Fellow travel writer Lara Dunston taught in Abu Dhabi for many years and noticed the same thing. The veil didn’t stop her from getting to know people as individuals. She even became able to recognize people just from their eyes. She says the vast majority of her students cover by choice. In the book From My Sisters’ Lips, Muslim convert Na’ima bint Robert talks about why she chose to cover her face, and interviews others who made the same choice. Central to their decision was the desire to be known for what they think, not how they look. They see the veil as accentuating a person’s identity rather than hiding it.

If only it were that straightforward. In many places it’s not individual choice but social pressure or even force of law that makes women cover their faces. Saudi Arabia, which is our ally because we need their oil and they need our weapons, has been instrumental in the global spread of radical Islam. For example, they’re building beautiful mosques and madrasas in the Muslim regions of Ethiopia in order to change what has been a bastion of liberal Islam. I’ll never forget passing through one village where the only stone building, and the only one that had more than one storey, was a Saudi-built mosque. Walking along the road in the noonday sun was a woman in a niqab with a huge bundle of firewood over her back. I was hot just standing there.

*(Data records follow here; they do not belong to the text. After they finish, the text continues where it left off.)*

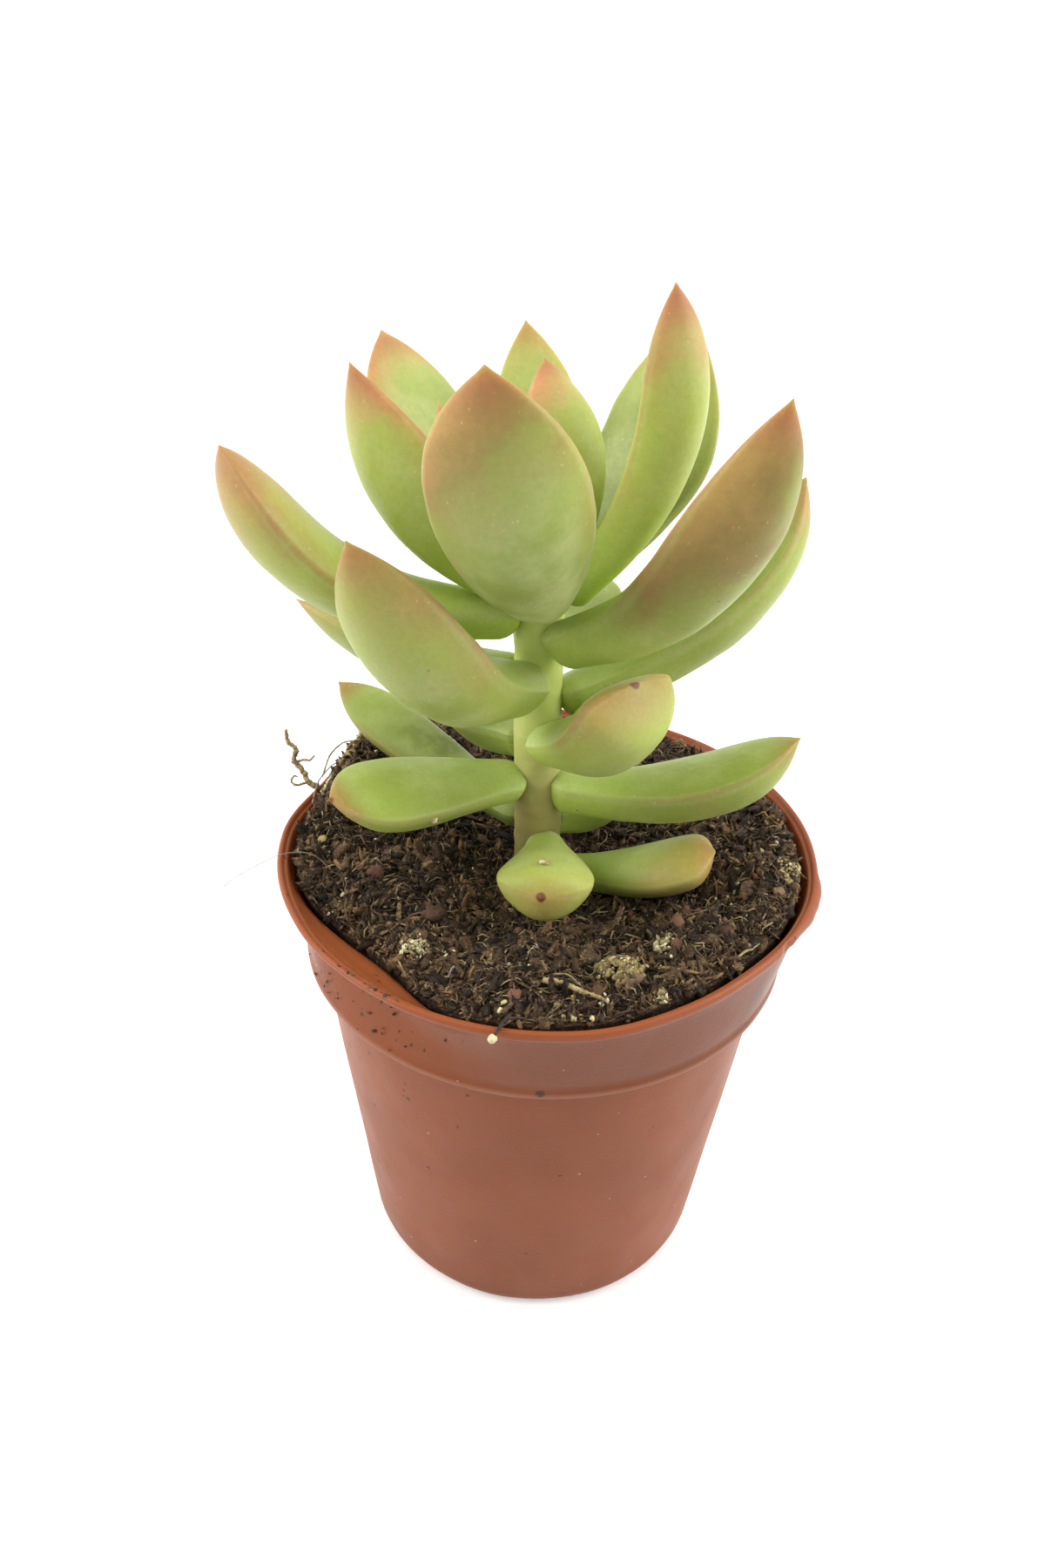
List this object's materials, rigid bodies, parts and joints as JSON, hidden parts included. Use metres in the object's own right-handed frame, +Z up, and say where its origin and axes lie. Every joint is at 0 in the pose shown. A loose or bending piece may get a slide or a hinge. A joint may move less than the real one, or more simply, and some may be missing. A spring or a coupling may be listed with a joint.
{
  "type": "potted sedum",
  "caption": "Upright succulent stem with thick pointed leaves, standing in soil in a small round tapered plastic pot with a collar.",
  "frame": {"origin": "on the pot's axis, on the surface that the pot stands on", "axes": "+Z up the stem; -Y is the front that the picture shows, and +X is its right"},
  "size_m": [0.0558, 0.055, 0.1069],
  "materials": {
    "pot": "satin terracotta-coloured plastic",
    "soil": "matt dark peat with fibres",
    "stem": "satin pale green to pinkish brown skin",
    "lower_leaf": "satin fresh green leaf skin",
    "upper_leaf": "satin yellow-green leaf skin, blushed orange at the tip"
  },
  "bodies": {
    "root": {"pot": "pot", "soil": "soil", "stem": "stem", "leaf_foot_front": "lower_leaf", "leaf_foot_right": "lower_leaf", "leaf_foot_back_right": "lower_leaf", "leaf_low_right": "lower_leaf", "leaf_low_left": "lower_leaf", "leaf_low_back_left": "lower_leaf", "leaf_low_back": "lower_leaf", "leaf_middle_front_right": "upper_leaf", "leaf_middle_right": "upper_leaf", "leaf_middle_front_left": "upper_leaf", "leaf_middle_back_left": "upper_leaf", "leaf_upper_front_right": "upper_leaf", "leaf_upper_back": "upper_leaf", "leaf_upper_left": "upper_leaf", "leaf_crown_front": "upper_leaf", "leaf_crown_right": "upper_leaf", "leaf_crown_back_right": "upper_leaf", "leaf_crown_left": "upper_leaf", "leaf_crown_back_left": "upper_leaf", "leaf_crown_back": "upper_leaf", "leaf_inner_right": "upper_leaf", "leaf_inner_left": "upper_leaf"}
  },
  "joints": []
}
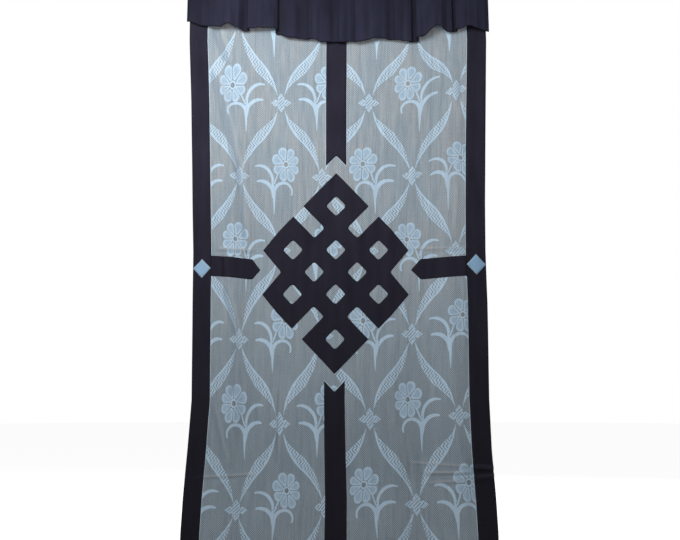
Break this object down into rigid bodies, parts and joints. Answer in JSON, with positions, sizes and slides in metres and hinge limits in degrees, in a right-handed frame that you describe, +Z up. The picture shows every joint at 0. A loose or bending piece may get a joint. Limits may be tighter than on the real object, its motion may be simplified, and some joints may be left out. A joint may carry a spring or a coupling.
{
  "type": "tibetan door curtain",
  "caption": "Hanging door curtain of sheer jacquard with navy borders and bands, an endless knot sewn in the middle and a pleated valance across the top.",
  "frame": {"origin": "the middle of the curtain's top edge", "axes": "+Z up along the drop, +X along the width to the right of a viewer who faces the front, and the front faces -Y"},
  "size_m": [0.9172, 0.0554, 1.8002],
  "materials": {
    "sheer_jacquard": "see-through grey ground with pale blue woven flowers, leaf bands and rosettes",
    "navy_cloth": "matt plain weave, very dark navy",
    "pale_blue_cloth": "matt plain weave, pale blue",
    "valance_cloth": "matt plain weave, dark navy"
  },
  "bodies": {
    "root": {"sheer_panel": "sheer_jacquard", "border_left": "navy_cloth", "border_right": "navy_cloth", "centre_band_upper": "navy_cloth", "centre_band_lower": "navy_cloth", "endless_knot": "navy_cloth", "arm_left": "navy_cloth", "arm_right": "navy_cloth", "diamond_left": "pale_blue_cloth", "diamond_right": "pale_blue_cloth", "valance": "valance_cloth"}
  },
  "joints": []
}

I can’t imagine how she must have felt.

Take this woman: uneducated, almost certainly illiterate, who’s probably never been outside her own region, and introduce her to a Saudi cleric with his nice car and clothes and education, and he tells her she needs to cover her face or Allah will be angry and her neighbors will think she’s a slut. What’s she going to do? That’s not a choice; that’s oppression pure and simple.

In a response to the controversial “Just Say No To Burqas” mural in Australia, a Muslim activist friend of mine Asra Nomani said, “‘Say No To Burqas,’ says ‘no’ to not only burqas but the interpretation of Islam that says that women are too sexy for their faces and have to cover up to be ‘good Muslims.’ It’s important that we reject the interpretation of Islam that sanctions burqas. One girl who had to wear a burqa in my village in India asked me, ‘What’s it like to feel the sun shine on your face?'”

Asra makes a good point that the burqa is only one interpretation of Islam. The Koran and Hadith say that both men and women should dress modestly. They say nothing about women bundling themselves up from head to toe in yards of cloth.

An educated debate about this issue is becoming increasingly important as Western society becomes more multicultural. It’s becoming more important to me personally. I spend every summer in Oxford. Among the many Muslims there, most women wear headscarves, something that I barely notice anymore. A small minority of women wear the niqab, including a local pharmacist. Last year we were in the park and my son, then four years old, saw one of the mothers wearing a niqab.

“Why is she hiding her face?” he asked.

“Because she wants to for her religion,” I said.

“SHE SHOULD TAKE IT OFF!” he said in that typical child voice that carries for miles.

“Only if she wants to,” I replied rather lamely.

I couldn’t think of a better answer. I still can’t.